JSON records of objects:
· · · · ·
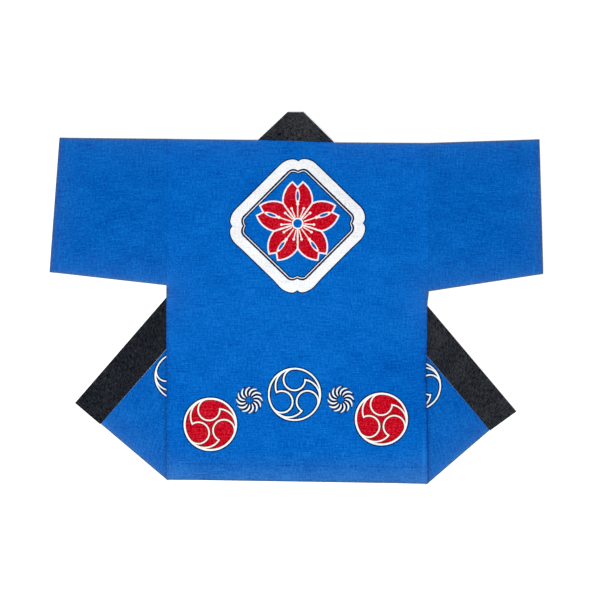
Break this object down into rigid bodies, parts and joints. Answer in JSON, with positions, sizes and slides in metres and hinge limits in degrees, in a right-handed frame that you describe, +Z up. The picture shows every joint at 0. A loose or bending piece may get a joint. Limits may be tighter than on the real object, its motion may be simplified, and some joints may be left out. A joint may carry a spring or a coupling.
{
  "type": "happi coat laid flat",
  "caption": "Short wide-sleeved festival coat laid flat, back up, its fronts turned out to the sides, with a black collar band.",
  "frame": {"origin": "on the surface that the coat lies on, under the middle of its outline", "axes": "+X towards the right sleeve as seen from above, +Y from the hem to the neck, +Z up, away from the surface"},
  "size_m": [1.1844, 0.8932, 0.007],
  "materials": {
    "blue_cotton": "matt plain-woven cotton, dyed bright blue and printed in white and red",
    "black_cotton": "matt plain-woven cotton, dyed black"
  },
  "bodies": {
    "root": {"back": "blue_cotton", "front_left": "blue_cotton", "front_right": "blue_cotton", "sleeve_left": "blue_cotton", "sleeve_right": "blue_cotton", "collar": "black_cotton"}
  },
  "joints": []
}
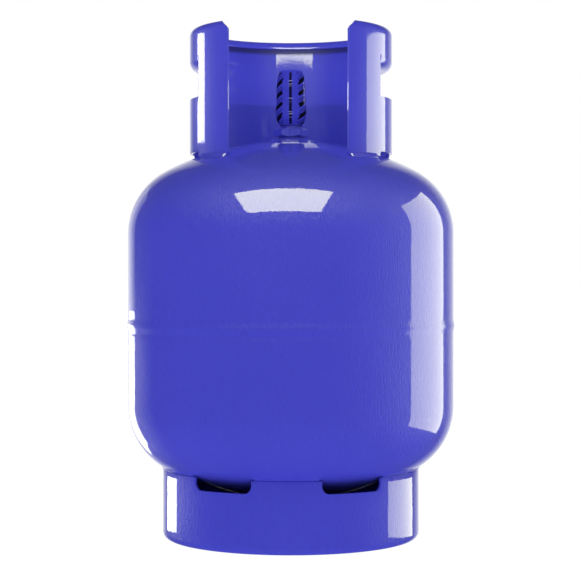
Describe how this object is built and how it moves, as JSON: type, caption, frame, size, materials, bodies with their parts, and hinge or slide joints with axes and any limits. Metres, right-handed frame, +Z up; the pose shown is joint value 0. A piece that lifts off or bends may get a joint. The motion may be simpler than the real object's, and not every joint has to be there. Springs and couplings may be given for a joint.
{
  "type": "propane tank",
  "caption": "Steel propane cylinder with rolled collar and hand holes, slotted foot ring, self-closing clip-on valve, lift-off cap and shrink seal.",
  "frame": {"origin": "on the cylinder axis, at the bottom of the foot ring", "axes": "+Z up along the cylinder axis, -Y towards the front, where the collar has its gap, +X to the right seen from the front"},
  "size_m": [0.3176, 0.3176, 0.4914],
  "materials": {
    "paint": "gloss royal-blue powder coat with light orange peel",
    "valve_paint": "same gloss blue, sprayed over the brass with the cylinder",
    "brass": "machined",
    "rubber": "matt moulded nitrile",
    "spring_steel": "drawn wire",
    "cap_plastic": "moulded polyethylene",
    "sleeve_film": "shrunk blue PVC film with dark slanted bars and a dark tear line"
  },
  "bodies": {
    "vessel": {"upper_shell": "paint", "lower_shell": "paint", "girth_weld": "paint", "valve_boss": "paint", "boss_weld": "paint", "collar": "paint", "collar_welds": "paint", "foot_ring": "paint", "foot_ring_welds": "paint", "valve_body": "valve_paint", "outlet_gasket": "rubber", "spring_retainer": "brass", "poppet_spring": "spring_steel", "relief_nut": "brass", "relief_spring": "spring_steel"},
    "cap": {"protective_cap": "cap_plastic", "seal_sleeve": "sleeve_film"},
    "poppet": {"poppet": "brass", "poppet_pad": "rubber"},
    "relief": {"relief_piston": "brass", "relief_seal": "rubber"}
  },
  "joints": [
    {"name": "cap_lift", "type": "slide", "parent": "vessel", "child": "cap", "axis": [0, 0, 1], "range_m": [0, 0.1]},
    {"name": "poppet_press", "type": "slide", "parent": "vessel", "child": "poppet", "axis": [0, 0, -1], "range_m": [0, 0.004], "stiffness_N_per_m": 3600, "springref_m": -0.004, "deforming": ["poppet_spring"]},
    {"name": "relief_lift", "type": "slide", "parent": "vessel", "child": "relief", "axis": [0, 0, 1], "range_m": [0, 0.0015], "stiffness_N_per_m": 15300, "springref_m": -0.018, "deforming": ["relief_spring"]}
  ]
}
· · · · ·
**Task brief**
Reproduce all of the data exactly as given.

**Task response**
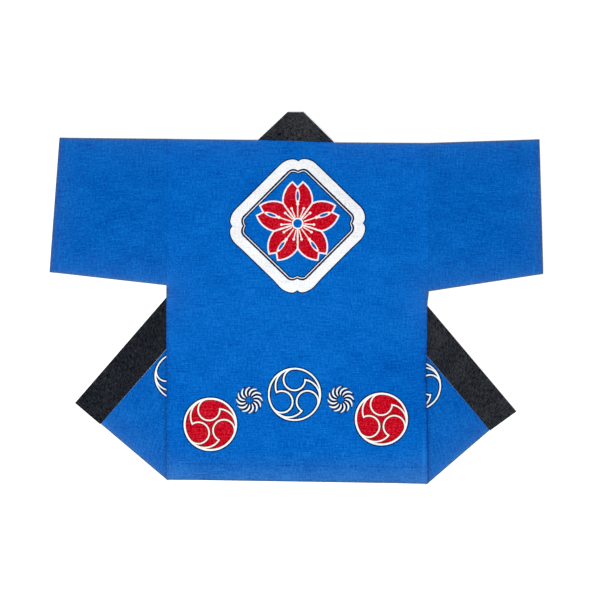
Break this object down into rigid bodies, parts and joints. Answer in JSON, with positions, sizes and slides in metres and hinge limits in degrees, in a right-handed frame that you describe, +Z up. The picture shows every joint at 0. A loose or bending piece may get a joint. Limits may be tighter than on the real object, its motion may be simplified, and some joints may be left out. A joint may carry a spring or a coupling.
{
  "type": "happi coat laid flat",
  "caption": "Short wide-sleeved festival coat laid flat, back up, its fronts turned out to the sides, with a black collar band.",
  "frame": {"origin": "on the surface that the coat lies on, under the middle of its outline", "axes": "+X towards the right sleeve as seen from above, +Y from the hem to the neck, +Z up, away from the surface"},
  "size_m": [1.1844, 0.8932, 0.007],
  "materials": {
    "blue_cotton": "matt plain-woven cotton, dyed bright blue and printed in white and red",
    "black_cotton": "matt plain-woven cotton, dyed black"
  },
  "bodies": {
    "root": {"back": "blue_cotton", "front_left": "blue_cotton", "front_right": "blue_cotton", "sleeve_left": "blue_cotton", "sleeve_right": "blue_cotton", "collar": "black_cotton"}
  },
  "joints": []
}
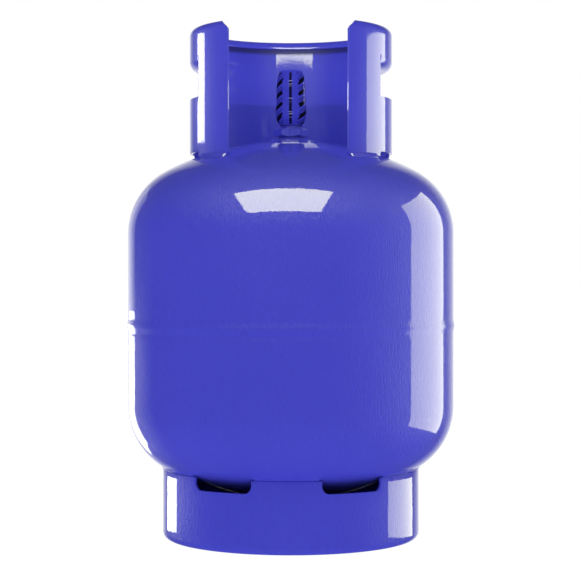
Describe how this object is built and how it moves, as JSON: type, caption, frame, size, materials, bodies with their parts, and hinge or slide joints with axes and any limits. Metres, right-handed frame, +Z up; the pose shown is joint value 0. A piece that lifts off or bends may get a joint. The motion may be simpler than the real object's, and not every joint has to be there. Springs and couplings may be given for a joint.
{
  "type": "propane tank",
  "caption": "Steel propane cylinder with rolled collar and hand holes, slotted foot ring, self-closing clip-on valve, lift-off cap and shrink seal.",
  "frame": {"origin": "on the cylinder axis, at the bottom of the foot ring", "axes": "+Z up along the cylinder axis, -Y towards the front, where the collar has its gap, +X to the right seen from the front"},
  "size_m": [0.3176, 0.3176, 0.4914],
  "materials": {
    "paint": "gloss royal-blue powder coat with light orange peel",
    "valve_paint": "same gloss blue, sprayed over the brass with the cylinder",
    "brass": "machined",
    "rubber": "matt moulded nitrile",
    "spring_steel": "drawn wire",
    "cap_plastic": "moulded polyethylene",
    "sleeve_film": "shrunk blue PVC film with dark slanted bars and a dark tear line"
  },
  "bodies": {
    "vessel": {"upper_shell": "paint", "lower_shell": "paint", "girth_weld": "paint", "valve_boss": "paint", "boss_weld": "paint", "collar": "paint", "collar_welds": "paint", "foot_ring": "paint", "foot_ring_welds": "paint", "valve_body": "valve_paint", "outlet_gasket": "rubber", "spring_retainer": "brass", "poppet_spring": "spring_steel", "relief_nut": "brass", "relief_spring": "spring_steel"},
    "cap": {"protective_cap": "cap_plastic", "seal_sleeve": "sleeve_film"},
    "poppet": {"poppet": "brass", "poppet_pad": "rubber"},
    "relief": {"relief_piston": "brass", "relief_seal": "rubber"}
  },
  "joints": [
    {"name": "cap_lift", "type": "slide", "parent": "vessel", "child": "cap", "axis": [0, 0, 1], "range_m": [0, 0.1]},
    {"name": "poppet_press", "type": "slide", "parent": "vessel", "child": "poppet", "axis": [0, 0, -1], "range_m": [0, 0.004], "stiffness_N_per_m": 3600, "springref_m": -0.004, "deforming": ["poppet_spring"]},
    {"name": "relief_lift", "type": "slide", "parent": "vessel", "child": "relief", "axis": [0, 0, 1], "range_m": [0, 0.0015], "stiffness_N_per_m": 15300, "springref_m": -0.018, "deforming": ["relief_spring"]}
  ]
}